A descriptor MAY contain any number of additional properties. Common properties include:

  • title: a title or label for the resource.

  • description: a description of the resource.

  • format: ‘csv’, ‘xls’, ‘json’ etc. Would be expected to be the standard file extension for this type of resource.

  • mediatype: the mediatype/mimetype of the resource e.g. “text/csv”, or “application/vnd.ms-excel”. Mediatypes are maintained by the Internet Assigned Numbers Authority (IANA) in a media type registry.

  • encoding: the character encoding of resource’s data file (only applicable for textual files). The value SHOULD be one of the “Preferred MIME Names” for a character encoding registered with IANA. If no value for this property is specified then the encoding SHOULD be detected on the implementation level. It is RECOMMENDED to use UTF-8 (without BOM) as a default encoding for textual files.

  • bytes: size of the file in bytes.

  • hash: the MD5 hash for this resource. Other algorithms can be indicated by prefixing the hash’s value with the algorithm name in lower-case. For example:

    "hash": "sha1:8843d7f92416211de9ebb963ff4ce28125932878"
  • sources: as for Data Package metadata.

  • licenses: as for Data Package metadata.

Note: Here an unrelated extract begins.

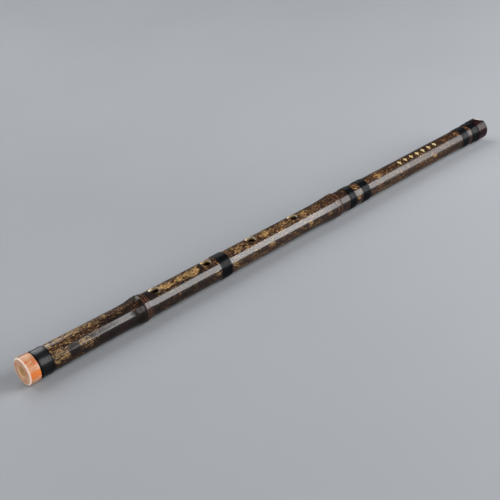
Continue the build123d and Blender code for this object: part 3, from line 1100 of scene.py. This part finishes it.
def softbox(name, place, across, up, width, height, radiance):
    """A soft rectangular light; across and up are the directions of its sides."""
    data = bpy.data.lights.new(name, "AREA")
    data.shape = "RECTANGLE"
    data.size, data.size_y = width, height
    data.energy = radiance * width * height * math.pi
    light = bpy.data.objects.new(name, data)
    bpy.context.scene.collection.objects.link(light)
    across, up = Vector(across).normalized(), Vector(up).normalized()
    turn = Matrix((across, up, across.cross(up))).transposed().to_4x4()
    light.matrix_world = ROLL @ Matrix.Translation(Vector(place)) @ turn
    return light


# Each long light is a row of panels: left and right edge, and share of the light's radiance.
# The key light stands beyond the mouth and gives the long bright strip on the cane. Its last
# panel stands apart, where only the slope before the lower node mirrors it.
KEY_CENTRE = Vector((1.2267, -0.9460, 0.7344))
KEY_ACROSS = Vector((0.7915, 0.4777, -0.3813))
KEY_UP = Vector((0.0067, 0.6170, 0.7870))
KEY_MIDDLE = -0.27
KEY_HEIGHT = 1.75
KEY_PANELS = ((-0.52, 0.90, 1.0), (-0.60, -0.52, 0.25), (-0.98, -0.79, 0.5))
for left, right, share in KEY_PANELS:
    place = KEY_CENTRE + (left + right) / 2 * KEY_ACROSS + KEY_MIDDLE * KEY_UP
    radiance = KEY_RADIANCE * share
    softbox("key_softbox", place, KEY_ACROSS, KEY_UP, right - left, KEY_HEIGHT, radiance)

# The back light fills the side away from the camera.
BACK_ACROSS = (-1.0, 0.0, 0.0)
BACK_UP = (0.0, -0.57, 0.82)
BACK_HEIGHT = 1.6
BACK_PANELS = ((-0.95, 0.45, 1.0), (0.45, 0.75, 2.4))
for left, right, share in BACK_PANELS:
    place = ((left + right) / 2, 1.35, 0.95)
    radiance = BACK_RADIANCE * share
    softbox("back_softbox", place, BACK_ACROSS, BACK_UP, right - left, BACK_HEIGHT, radiance)

# The end light is a low strip before the foot, for the ferrule's face.
END_PLACE = (-0.50, -0.12, 0.11)
END_ACROSS = (0.0, -1.0, 0.0)
END_UP = (0.10, 0.0, 0.99)
softbox("end_softbox", END_PLACE, END_ACROSS, END_UP, 0.55, 0.22, END_RADIANCE)

world = bpy.data.worlds.new("studio")
world.use_nodes = True
world.node_tree.nodes["Background"].inputs["Color"].default_value = (0.92, 0.96, 1.0, 1.0)
world.node_tree.nodes["Background"].inputs["Strength"].default_value = FILL_RADIANCE
bpy.context.scene.world = world

camera_data = bpy.data.cameras.new("camera")
camera_data.lens = 80.05
camera_data.sensor_width = 36.0
camera_data.clip_start, camera_data.clip_end = 0.02, 50.0
camera = bpy.data.objects.new("camera", camera_data)
bpy.context.scene.collection.objects.link(camera)
camera_place = Vector((-0.2944, -0.5690, 0.5526))
look = Vector((0.230, 0.0, 0.0)) - camera_place
level = Matrix.Translation(camera_place) @ look.to_track_quat("-Z", "Y").to_matrix().to_4x4()
camera.matrix_world = ROLL @ level
bpy.context.scene.camera = camera
bpy.context.scene.view_settings.view_transform = "Standard"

If not specified the resource inherits from the data package.

Resource Schemas

A Data Resource MAY have a schema property to describe the schema of the resource data.

The value for the schema property on a resource MUST be an object representing the schema OR a string that identifies the location of the schema.

If a string it must be a url-or-path as defined above, that is a fully qualified http URL or a relative POSIX path. The file at the location specified by this url-or-path string MUST be a JSON document containing the schema.

NOTE: the Data Package specification places no restrictions on the form of the schema Object. This flexibility enables specific communities to define schemas appropriate for the data they manage. As an example, the Tabular Data Package specification requires the schema to conform to Table Schema.